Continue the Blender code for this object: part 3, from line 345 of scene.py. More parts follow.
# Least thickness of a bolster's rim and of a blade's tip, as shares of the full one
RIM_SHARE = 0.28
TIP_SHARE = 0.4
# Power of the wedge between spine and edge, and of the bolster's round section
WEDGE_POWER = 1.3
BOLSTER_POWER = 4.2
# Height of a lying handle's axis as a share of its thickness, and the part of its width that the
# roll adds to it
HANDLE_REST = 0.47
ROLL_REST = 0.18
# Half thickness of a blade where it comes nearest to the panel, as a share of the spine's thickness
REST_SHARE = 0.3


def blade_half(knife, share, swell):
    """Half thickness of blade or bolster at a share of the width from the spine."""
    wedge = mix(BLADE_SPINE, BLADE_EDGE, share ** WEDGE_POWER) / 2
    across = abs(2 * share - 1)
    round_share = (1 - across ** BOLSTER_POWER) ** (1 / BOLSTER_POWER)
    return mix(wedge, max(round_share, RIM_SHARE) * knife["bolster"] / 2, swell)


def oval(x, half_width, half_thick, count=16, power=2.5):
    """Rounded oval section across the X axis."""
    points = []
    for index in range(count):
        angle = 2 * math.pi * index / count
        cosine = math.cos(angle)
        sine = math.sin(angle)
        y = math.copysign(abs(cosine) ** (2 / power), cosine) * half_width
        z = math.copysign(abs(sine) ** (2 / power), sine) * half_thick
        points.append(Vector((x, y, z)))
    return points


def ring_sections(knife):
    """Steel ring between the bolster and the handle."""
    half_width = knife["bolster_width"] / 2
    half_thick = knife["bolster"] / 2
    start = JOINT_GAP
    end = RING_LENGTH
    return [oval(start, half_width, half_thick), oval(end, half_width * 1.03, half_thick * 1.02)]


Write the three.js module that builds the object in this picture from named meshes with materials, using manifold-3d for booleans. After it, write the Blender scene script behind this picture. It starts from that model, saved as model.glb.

● ● ● ●

(OBJECTIVE) Everything from the first line of the material through the line containing "REST_SHARE = 0.3" is to be printed exactly; lines after that are to be left out.

(WRITTEN ANSWER)
Continue the Blender code for this object: part 3, from line 345 of scene.py. More parts follow.
# Least thickness of a bolster's rim and of a blade's tip, as shares of the full one
RIM_SHARE = 0.28
TIP_SHARE = 0.4
# Power of the wedge between spine and edge, and of the bolster's round section
WEDGE_POWER = 1.3
BOLSTER_POWER = 4.2
# Height of a lying handle's axis as a share of its thickness, and the part of its width that the
# roll adds to it
HANDLE_REST = 0.47
ROLL_REST = 0.18
# Half thickness of a blade where it comes nearest to the panel, as a share of the spine's thickness
REST_SHARE = 0.3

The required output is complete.